The lawsuit was brought by a California woman, Eva Echeverria, who alleged Johnson & Johnson failed to adequately warn consumers about the potential cancer risks of talcum powder.
Mrs Echeverria developed ovarian cancer as a "proximate result of the unreasonably dangerous and defective nature oftalcum powder", she said in her lawsuit.
Her lawyer, Mark Robinson, said his client hoped the verdict would lead Johnson & Johnson to include additional warnings on its products.
"Mrs Echeverria is dying from this ovarian cancer and she said to me all she wanted to do was to help the other women throughout the whole country who have ovarian cancer for using Johnson & Johnson for 20 and 30 years," Mr Robinson said.
"She really didn't want sympathy," he added. "She just wanted to get a message out to help these other women."
Johnson & Johnson spokeswoman Carol Goodrich said in a statement that the company will appeal against the jury's decision.

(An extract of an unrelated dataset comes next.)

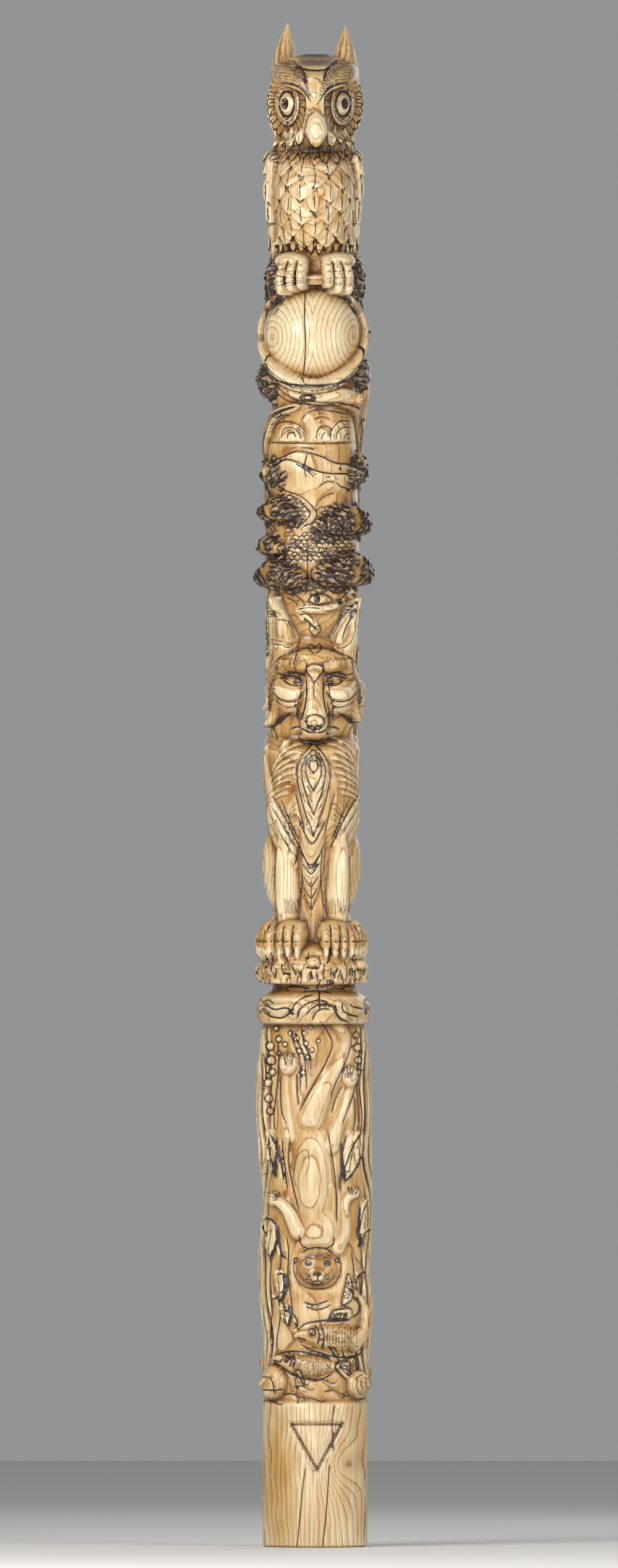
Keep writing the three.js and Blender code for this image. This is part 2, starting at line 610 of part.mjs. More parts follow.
// ---------------------------------------------------------------- the fish and the stones
function fish() {
  const big = limb([onRound(-56, 130, 600), onRound(-20, 118, 602), onRound(40, 114, 596),
    onRound(100, 112, 598), polar(64, 148, 622), polar(62, 150, 668), polar(52, 150, 694),
  ], [10, 36, 42, 30, 14, 16, 10]);
  const small = limb([onRound(-120, 134, 536), onRound(-92, 126, 528), onRound(-40, 118, 516),
    onRound(20, 120, 514), onRound(64, 138, 516)], [10, 28, 38, 32, 12]);
  // Fins: bearing, height of the point, width, length and lean.
  const fins = [
    [40, 690, 44, 84, 14], [30, 642, 62, 30, -60], [36, 462, 30, 58, 30], [36, 500, 30, 50, -30],
  ];
  const blades = fins.map(([bearing, z, width, length, lean]) => (
    leaf(bearing, z, 146, width, length, { lean, proud: 6 })
  ));
  const stones = [lump(-54, 136, 468, [50, 44, 50]), lump(56, 138, 460, [47, 42, 42]),
    lump(66, 142, 452, [32, 36, 28])];
  const knots = [lump(90, 142, 492, [26, 26, 26]), lump(-104, 142, 522, [26, 26, 26])];
  return { relief: [big, small, ...blades, ...stones, ...knots] };
}

/** A triangle on its point, cut into the plain foot of the pole. */
function footTriangle() {
  const corners = [[-70, 354], [79, 354], [6, 222]];
  const grooveRadius = 7;
  const bars = corners.map(([x, z], i) => {
    const [nextX, nextZ] = corners[(i + 1) % corners.length];
    const middle = onRound((x + nextX) / 2, BASE_RADIUS, (z + nextZ) / 2);
    return horn([onRound(x, BASE_RADIUS, z), middle, onRound(nextX, BASE_RADIUS, nextZ)],
      [grooveRadius, grooveRadius], { sides: 4, steps: 4 });
  });
  return { cut: bars };
}

// ---------------------------------------------------------------- the whole pole
const carvings = [
  owlHead(), owlBody(), owlFeet(), moonAndWreath(), trunksBehind(), foliage(), landscape(),
  wolfHead(), wolfChest(), wolfLegs(), wolfTail(), roots(), otter(), water(), fish(), footTriangle(),
];

/** The log with its relief: a lathe whose rows are pushed out to the outermost form. */
function makeLog() {
  const relief = carvings.flatMap((carving) => carving.relief ?? []);
  const rows = LEVELS.flatMap(([from, to, step]) => {
    const count = Math.round((to - from) / step);
    return Array.from({ length: count }, (_, i) => from + ((to - from) * i) / count);
  });
  const heights = [0, EDGE_ROUND, 408, ...rows, LEVELS[LEVELS.length - 1][1], 4242];
  const profile = heights.map((z) => new THREE.Vector2(1, z));
  profile.unshift(new THREE.Vector2(0, heights[0]));
  profile.push(new THREE.Vector2(0, heights[heights.length - 1]));
  const lathe = new THREE.LatheGeometry(profile, SIDES);
  return solid(reshape(lathe, (v) => {
    const onAxis = Math.hypot(v.x, v.z) < 0.5;
    const angle = Math.atan2(v.x, v.z);
    const bearing = THREE.MathUtils.radToDeg(angle) - FRONT_CROWDING * Math.sin(angle);
    const radius = Math.max(logRadius(bearing, v.y), ...relief.map((form) => form(bearing, v.y)));
    v.copy(polar(bearing, onAxis ? 0 : radius, v.y));
  }));
}

// Cuts go into the log first, then the pieces that stand free go on, then they are trimmed.
let pole = makeLog();
for (const { cut = [] } of carvings) {
  pole = cut.reduce((body, tool) => body.subtract(tool), pole);
}
for (const { add = [], trim = [] } of carvings) {
  pole = add.reduce((body, piece) => body.add(piece), pole);
  pole = trim.reduce((body, tool) => body.subtract(tool), pole);
}

const carved = pole.getMesh();
const geometry = new THREE.BufferGeometry();
geometry.setAttribute("position", new THREE.BufferAttribute(carved.vertProperties, 3));
geometry.setIndex(new THREE.BufferAttribute(carved.triVerts, 1));
geometry.computeVertexNormals();

const varnishedWood = new THREE.MeshStandardMaterial({ color: 0xb8894c, roughness: 0.42 });
const totemPole = new THREE.Mesh(geometry, varnishedWood);
totemPole.name = "totem_pole";

const part = new THREE.Group();
part.add(totemPole);

export default part;
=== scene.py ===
"""Totem pole: the carved, varnished look of one log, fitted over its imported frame.

The whole carving is one height map: the log's radius against bearing and height. Each figure
is a class that carves its own forms, grooves and feathers into that map. The map becomes one
closed mesh with colour attributes, and the two ear tufts join it. Sizes are in millimetres
until the mesh is made, +Z is up and the front faces -Y. Bearings are degrees from the front,
positive to the right.
"""

import logging
import math
from dataclasses import dataclass, field
from enum import Enum
from typing import Iterable, Sequence

import bpy
import numpy as np
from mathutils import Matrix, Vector


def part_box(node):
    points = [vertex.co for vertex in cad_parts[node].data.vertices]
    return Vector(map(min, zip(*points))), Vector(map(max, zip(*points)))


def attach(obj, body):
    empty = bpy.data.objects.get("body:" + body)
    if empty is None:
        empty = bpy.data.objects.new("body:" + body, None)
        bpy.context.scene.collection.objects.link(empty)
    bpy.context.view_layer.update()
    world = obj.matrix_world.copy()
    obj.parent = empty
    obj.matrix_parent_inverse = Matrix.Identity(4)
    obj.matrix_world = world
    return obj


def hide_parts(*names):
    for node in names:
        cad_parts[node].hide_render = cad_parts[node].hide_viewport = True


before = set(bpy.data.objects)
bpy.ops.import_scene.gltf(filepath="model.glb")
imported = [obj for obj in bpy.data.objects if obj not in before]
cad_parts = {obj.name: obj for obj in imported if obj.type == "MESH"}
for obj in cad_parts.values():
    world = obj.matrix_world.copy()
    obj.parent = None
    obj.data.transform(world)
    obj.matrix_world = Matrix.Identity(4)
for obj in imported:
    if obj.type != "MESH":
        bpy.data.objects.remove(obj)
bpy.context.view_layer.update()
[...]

She said while the company sympathises with those impacted by ovarian cancer, she said science supports the safety of its baby powder.
A jury in St Louis, Missouri, in May awarded 110.5 million US dollars (£85.6 million) to a Virginia woman who was diagnosed with ovarian cancer in 2012.
She had blamed her illness on her use for more than 40 years of the company's talcum powder-containing products.
Besides that case, three other jury trials in St Louis reached similar outcomes last year.
Ms Goodrich said the company is preparing for additional trials in the US and will continue to defend the product's safety.